The Relationship Between Urban Spatial Morphology Parameters and Urban Heat Island Intensity Under Fine Weather Condition
Zhang Hailong, Zhu Shanyou, Gao Yang, Zhang Guixin
2016, 27(2): 249-256. DOI: 10.11898/1001-7313.20160213
Urban heat island (UHI) phenomenon has a significant negative impact on economic development, urban climate, human life and health. An important cause for UHI is that intense buildings block the radiative transfer and exchange between urban canopies. Building distribution patterns and heights, which affect the formation and intensity of urban heat island, can be described with urban morphological parameters including frontal area index (FAI) and sky view factor (SVF).With high spatial resolution, 3D building data of Adelaide central city, Australia, SVF and FAI are estimated and their relationships with urban heat island intensity (UHII) under fine weather conditions are analyzed. Sky view factor is a commonly-used morphological parameter that describes the degree to which the sky is obscured by building block. Compared with sky view factor calculated from fish-eye photos, SVF is very consistent with the former, with the correlation coefficient of 0.97, which can be used to analyze the change of urban heat island intensity in different seasons. Frontal area index is calculated by weighted average method of all seasons with observations of wind speed and direction in Adelaide airport.

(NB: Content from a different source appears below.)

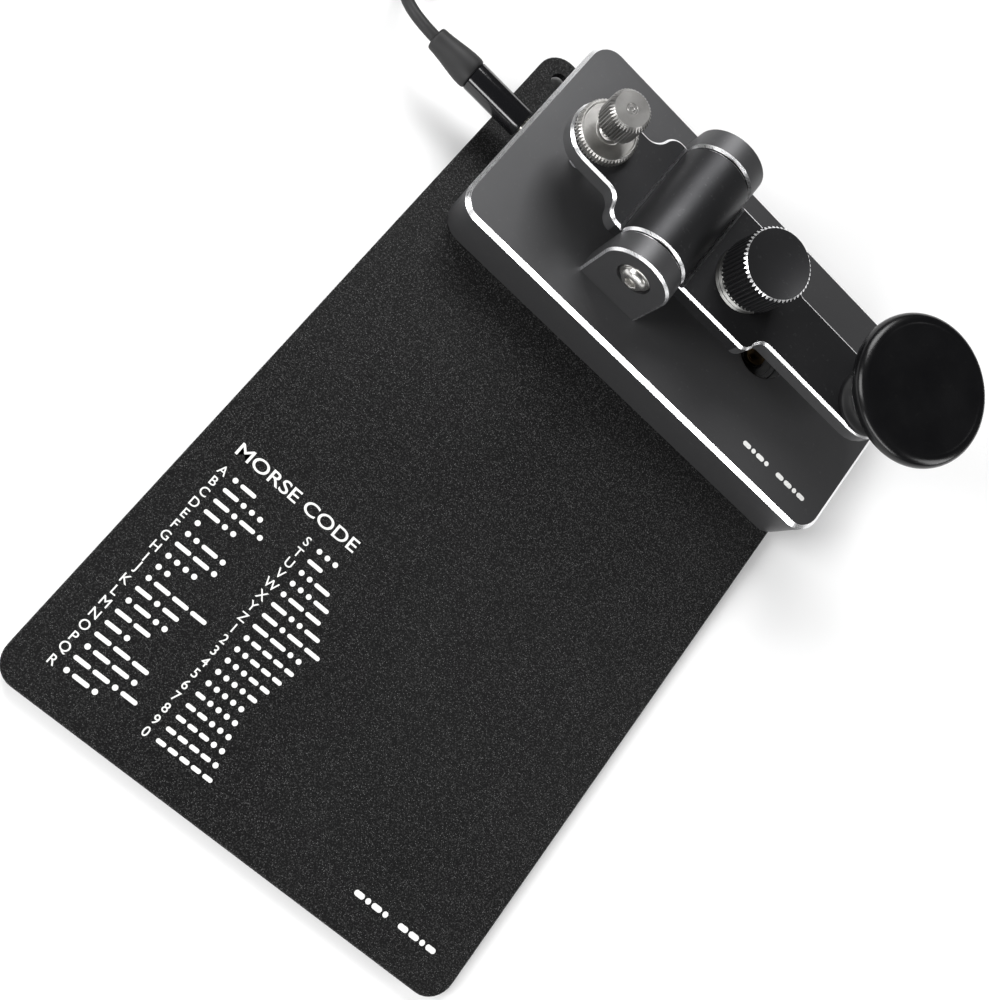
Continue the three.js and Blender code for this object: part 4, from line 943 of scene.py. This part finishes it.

Relationships between SVF and UHII, FAI and UHII in different times of various seasons and their influences are analyzed.A high negative linear relationship is found between SVF and UHII at night time under fine weather conditions, and significant positive linear relationship is found during daytime, especially in the afternoon of spring, autumn and winter. A logarithmic relationship is found between FAI and UHII appears at night and morning time, while at daytime they are linearly related. The applicability of the correlation between SVF and UHII at different search radius is higher than that of FAI. At the scale of 200 m, at night time of spring and winter, the correlation of FAI and UHII is greater than that of SVF and UHII, while the correlation between SVF and UHII is greater at daytime of autumn. For the other moments, there are little difference between correlation of FAI to UHII and that of SVF to UHII.